Friday, March 11, 2016

Mom Guilt

Something that I have never really understood is when the Brethren are talking to women they often tell them to quit being so hard on themselves.  And then I experienced mom guilt.  And now it all makes perfect sense.

Now that I am immersed in this world of motherhood I have been quite shocked by some of the things and feelings I have encountered.  There is so much pressure out there.  I say out there because honestly I cannot pinpoint where this pressure is coming from.  Sure we can say the pressure is from social media or from culture or peers or even just from ourselves... but  really it's not just one place, one person, one statement.  There is just a lot of freaking pressure.

And this pressure brings on a lot of guilt.

Knowing I would be a working mom, I knew I would feel guilt.  But the crazy thing is the guilt I feel is very different than what I expected.  I expected feeling guilty for leaving my baby to go to work.  What I didn't expect is the relief I feel every time I get to go to work.  Going back to my normal life was easier than I expected.  And that made me feel extremely guilty.  But I hesitate even writing that going back to work was easy because I feel like I am betraying my team - the working moms team.  I feel like there is this underlying competition between the stay at home moms vs. the working moms.  Each side trying to convince the world that their lot is harder.  And me saying that going back to work was easier than I expected suggests that it is easier than being at home.  But how ridiculous!!!!  How ridiculous that either party needs to prove to the world that being a mom is hard.

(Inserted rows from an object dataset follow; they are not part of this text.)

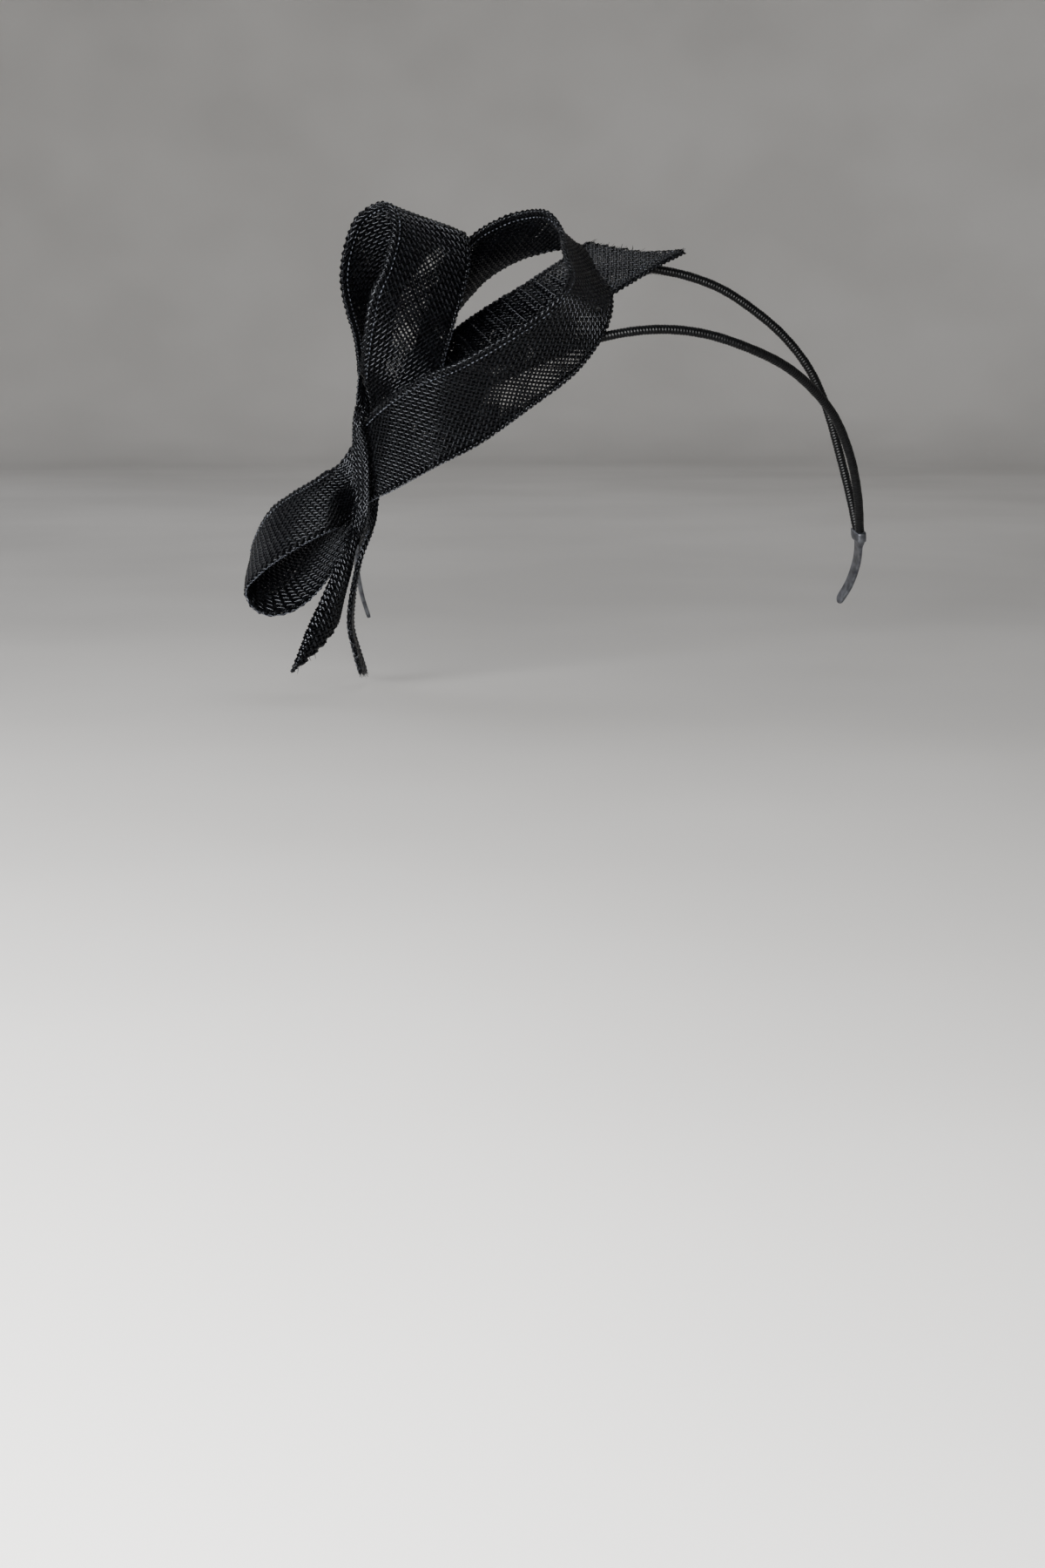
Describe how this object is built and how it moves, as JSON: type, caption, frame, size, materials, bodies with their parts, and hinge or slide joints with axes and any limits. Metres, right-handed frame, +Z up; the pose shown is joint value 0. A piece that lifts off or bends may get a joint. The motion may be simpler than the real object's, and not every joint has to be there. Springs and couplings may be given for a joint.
{
  "type": "fascinator",
  "caption": "Looped and knotted bow of stiff woven ribbon with cut tails, sewn to one side of a springy double headband.",
  "frame": {"origin": "the crown of the wearer's head, between and just under the tops of the two bands", "axes": "+Z up, the wearer faces -Y, the wearer's left is +X, so the bow sits on the -X side"},
  "size_m": [0.2126, 0.0808, 0.1434],
  "materials": {
    "woven_ribbon": "black stiffened open plain weave, double layer with stitched hems",
    "wrapped_thread": "black satin thread wound tightly round a wire",
    "bare_metal": "plain grey metal, dull"
  },
  "bodies": {
    "root": {"front_band": "wrapped_thread", "rear_band": "wrapped_thread", "band_tongue_left": "bare_metal", "band_tongue_right": "bare_metal", "bow_strip": "woven_ribbon", "upper_strip": "woven_ribbon", "tail_front": "woven_ribbon", "tail_right": "woven_ribbon", "tail_back": "woven_ribbon"}
  },
  "joints": []
}
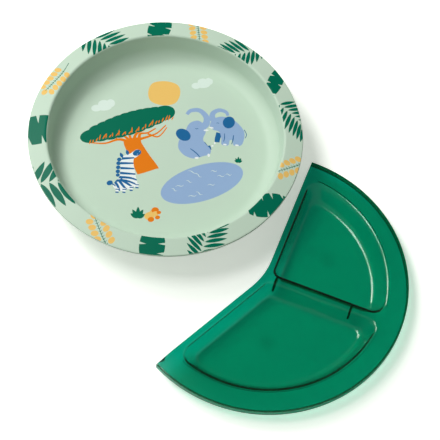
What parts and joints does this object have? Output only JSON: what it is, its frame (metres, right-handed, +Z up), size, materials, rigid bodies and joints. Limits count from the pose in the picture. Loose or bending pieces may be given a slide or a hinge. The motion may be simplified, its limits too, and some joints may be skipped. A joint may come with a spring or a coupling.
{
  "type": "suction bowl",
  "caption": "Shallow round toddler bowl with a printed rim and floor, a suction cup and pull tab under it, and a clear green divider insert with deep wells lying beside it.",
  "frame": {"origin": "on the table, at the centre of the floor area that the bowl and the divider cover together", "axes": "+Z up; the divider lies from the bowl towards +X and -Y; the pull tab points to the bowl's back left, towards -X and +Y"},
  "size_m": [0.3117, 0.3296, 0.0378],
  "materials": {
    "bowl": "satin moulded polypropylene, pale sage",
    "label": null,
    "cup": "soft silicone, sage",
    "tab": "soft silicone, sage",
    "divider": "clear green plastic, glossy"
  },
  "bodies": {
    "bowl": {"bowl_shell": "bowl", "rim_label": "label", "floor_label": "label", "suction_cup": "cup"},
    "release_tab": {"release_tab": "tab"},
    "divider": {"divider_tray": "divider"}
  },
  "joints": [
    {"name": "tab_peel", "type": "hinge", "parent": "bowl", "child": "release_tab", "pos_m": [-0.08482, 0.10473, 0.0013], "axis": [0.788, 0.6157, 0], "range_deg": [0, 18], "stiffness_Nm_per_rad": 0.02},
    {"name": "divider_lift", "type": "slide", "parent": "bowl", "child": "divider", "axis": [0, 0, 1], "range_m": [0, 0.06]}
  ]
}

But anyway that brings guilt.  Guilt that I have enjoyed going back to my normal life.  Probably the second happiest moment of 2016 so far was walking back into the gym and my workout class on an early Tuesday morning.  (Obviously number 1 was seeing Brad for the first time.) But still.... I feel guilty that I like having my life back.  That my whole identity doesn't revolve around Brad like it did for those 6 weeks.  And that brings the guilt.  I feel like Brad is our new pet that we keep around when we want him and we send him away when he's inconvenient.  (Obviously that's not completely true or else I would have got a heck of a lot more sleep last night....) But still I feel guilt.

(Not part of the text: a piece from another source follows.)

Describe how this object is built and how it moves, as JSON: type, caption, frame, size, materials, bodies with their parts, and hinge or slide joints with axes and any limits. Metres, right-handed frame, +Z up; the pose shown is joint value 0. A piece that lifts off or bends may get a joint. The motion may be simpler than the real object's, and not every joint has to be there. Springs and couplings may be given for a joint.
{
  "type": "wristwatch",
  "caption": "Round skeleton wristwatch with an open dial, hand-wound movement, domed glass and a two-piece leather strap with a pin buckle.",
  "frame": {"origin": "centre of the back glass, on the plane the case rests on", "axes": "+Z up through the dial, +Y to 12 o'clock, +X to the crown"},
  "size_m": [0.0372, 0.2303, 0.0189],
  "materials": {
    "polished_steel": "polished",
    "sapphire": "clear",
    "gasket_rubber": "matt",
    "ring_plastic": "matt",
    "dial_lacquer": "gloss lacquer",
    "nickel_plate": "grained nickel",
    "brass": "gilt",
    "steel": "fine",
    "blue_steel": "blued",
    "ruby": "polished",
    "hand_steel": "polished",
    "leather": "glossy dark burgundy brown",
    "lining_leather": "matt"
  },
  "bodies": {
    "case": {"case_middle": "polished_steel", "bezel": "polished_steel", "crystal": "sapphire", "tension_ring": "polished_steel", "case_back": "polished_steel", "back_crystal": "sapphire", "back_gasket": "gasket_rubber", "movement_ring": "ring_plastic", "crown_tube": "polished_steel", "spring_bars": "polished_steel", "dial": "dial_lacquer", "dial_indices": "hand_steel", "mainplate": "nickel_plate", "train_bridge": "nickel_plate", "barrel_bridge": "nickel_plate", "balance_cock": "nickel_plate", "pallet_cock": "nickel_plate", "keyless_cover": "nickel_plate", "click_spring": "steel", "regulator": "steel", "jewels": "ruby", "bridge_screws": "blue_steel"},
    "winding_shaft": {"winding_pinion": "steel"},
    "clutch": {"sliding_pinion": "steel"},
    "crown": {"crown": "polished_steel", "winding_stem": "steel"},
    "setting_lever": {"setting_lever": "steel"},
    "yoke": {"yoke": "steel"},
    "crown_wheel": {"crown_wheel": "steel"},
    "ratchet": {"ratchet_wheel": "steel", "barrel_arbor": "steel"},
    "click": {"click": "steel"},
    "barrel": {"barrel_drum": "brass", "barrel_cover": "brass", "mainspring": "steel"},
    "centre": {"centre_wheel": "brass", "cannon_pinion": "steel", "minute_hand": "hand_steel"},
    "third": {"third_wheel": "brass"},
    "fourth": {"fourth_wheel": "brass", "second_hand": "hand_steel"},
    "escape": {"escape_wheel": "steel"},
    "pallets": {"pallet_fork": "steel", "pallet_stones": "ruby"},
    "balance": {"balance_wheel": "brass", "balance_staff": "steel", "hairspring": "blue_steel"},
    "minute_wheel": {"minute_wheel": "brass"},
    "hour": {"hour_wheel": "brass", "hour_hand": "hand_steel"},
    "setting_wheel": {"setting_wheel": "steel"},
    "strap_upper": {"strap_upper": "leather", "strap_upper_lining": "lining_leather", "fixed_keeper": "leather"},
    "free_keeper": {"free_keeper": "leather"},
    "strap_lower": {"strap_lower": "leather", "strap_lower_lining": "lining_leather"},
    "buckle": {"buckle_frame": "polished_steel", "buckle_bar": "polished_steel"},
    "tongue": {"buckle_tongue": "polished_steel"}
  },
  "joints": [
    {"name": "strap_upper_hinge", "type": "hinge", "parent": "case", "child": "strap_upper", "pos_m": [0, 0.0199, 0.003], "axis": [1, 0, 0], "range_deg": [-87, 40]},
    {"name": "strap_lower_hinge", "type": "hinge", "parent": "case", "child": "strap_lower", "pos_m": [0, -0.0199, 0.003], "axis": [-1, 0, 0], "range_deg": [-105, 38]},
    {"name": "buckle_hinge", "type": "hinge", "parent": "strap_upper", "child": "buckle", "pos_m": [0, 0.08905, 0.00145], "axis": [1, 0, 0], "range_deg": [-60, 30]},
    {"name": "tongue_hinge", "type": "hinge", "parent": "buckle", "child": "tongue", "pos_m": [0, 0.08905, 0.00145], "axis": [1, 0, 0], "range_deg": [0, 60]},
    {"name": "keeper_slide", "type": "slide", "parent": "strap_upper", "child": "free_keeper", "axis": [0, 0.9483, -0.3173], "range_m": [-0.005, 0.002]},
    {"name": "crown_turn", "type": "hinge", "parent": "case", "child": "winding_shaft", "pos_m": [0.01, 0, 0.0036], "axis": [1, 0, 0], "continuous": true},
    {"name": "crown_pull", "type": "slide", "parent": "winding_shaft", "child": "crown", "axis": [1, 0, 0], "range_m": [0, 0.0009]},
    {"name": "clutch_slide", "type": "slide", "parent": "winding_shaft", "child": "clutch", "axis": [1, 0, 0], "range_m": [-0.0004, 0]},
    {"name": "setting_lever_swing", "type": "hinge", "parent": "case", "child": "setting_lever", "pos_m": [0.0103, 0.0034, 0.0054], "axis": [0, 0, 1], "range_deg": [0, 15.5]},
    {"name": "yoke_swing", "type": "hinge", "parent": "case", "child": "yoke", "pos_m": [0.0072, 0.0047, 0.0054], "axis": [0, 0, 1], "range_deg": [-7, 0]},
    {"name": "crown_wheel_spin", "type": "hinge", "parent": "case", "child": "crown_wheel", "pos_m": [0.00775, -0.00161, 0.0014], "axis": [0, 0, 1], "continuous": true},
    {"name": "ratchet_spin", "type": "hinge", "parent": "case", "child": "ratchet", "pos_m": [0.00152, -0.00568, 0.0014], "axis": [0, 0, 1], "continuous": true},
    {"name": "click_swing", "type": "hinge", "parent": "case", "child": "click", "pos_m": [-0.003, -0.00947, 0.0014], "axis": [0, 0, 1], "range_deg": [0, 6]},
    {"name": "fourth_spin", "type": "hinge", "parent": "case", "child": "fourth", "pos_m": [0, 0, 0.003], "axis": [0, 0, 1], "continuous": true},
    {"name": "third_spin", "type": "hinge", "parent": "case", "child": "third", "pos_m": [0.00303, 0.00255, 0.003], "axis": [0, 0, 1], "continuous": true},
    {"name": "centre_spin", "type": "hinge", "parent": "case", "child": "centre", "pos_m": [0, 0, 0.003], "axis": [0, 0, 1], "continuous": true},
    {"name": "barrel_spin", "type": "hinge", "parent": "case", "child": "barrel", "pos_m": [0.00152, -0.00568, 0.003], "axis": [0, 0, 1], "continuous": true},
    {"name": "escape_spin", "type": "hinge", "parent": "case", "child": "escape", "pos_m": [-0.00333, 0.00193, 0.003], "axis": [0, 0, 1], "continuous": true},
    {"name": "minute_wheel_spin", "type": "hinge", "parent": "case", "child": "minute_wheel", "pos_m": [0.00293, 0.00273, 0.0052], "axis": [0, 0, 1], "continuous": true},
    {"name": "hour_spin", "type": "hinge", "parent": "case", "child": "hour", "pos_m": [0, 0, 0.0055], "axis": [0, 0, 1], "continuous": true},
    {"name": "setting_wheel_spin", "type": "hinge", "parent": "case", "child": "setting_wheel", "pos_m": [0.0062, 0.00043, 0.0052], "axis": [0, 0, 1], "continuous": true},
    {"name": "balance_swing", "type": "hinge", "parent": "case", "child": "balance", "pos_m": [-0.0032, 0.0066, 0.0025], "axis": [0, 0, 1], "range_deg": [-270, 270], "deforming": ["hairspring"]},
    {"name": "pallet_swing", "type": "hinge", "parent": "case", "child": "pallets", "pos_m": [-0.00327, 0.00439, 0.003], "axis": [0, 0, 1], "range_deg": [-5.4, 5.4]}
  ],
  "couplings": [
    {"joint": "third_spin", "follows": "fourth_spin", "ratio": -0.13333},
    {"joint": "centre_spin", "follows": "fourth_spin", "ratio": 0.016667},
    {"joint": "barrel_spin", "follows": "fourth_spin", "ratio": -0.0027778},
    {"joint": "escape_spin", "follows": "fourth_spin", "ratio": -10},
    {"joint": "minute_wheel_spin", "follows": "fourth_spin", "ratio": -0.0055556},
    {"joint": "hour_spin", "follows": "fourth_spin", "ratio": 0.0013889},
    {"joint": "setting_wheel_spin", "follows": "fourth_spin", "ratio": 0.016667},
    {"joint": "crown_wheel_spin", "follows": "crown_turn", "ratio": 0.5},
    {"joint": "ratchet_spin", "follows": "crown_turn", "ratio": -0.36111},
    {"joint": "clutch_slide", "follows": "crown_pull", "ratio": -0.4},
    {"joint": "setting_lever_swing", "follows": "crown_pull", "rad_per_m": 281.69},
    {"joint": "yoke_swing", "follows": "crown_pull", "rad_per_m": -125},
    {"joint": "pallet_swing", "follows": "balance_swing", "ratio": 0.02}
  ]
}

Then I see cute professional photo sessions done with new borns and feel guilty I didn't do that.  Or I read that newborns are supposed to get at least 3 5 minute sessions of tummy time every day and I haven't done that!!!  Or I don't even have a cute outfit for Brad to wear at his baby blessing on Saturday!  What kind of mother am I?  (I kinda am kidding.... but seriously, this guilt!  It can eat you alive.)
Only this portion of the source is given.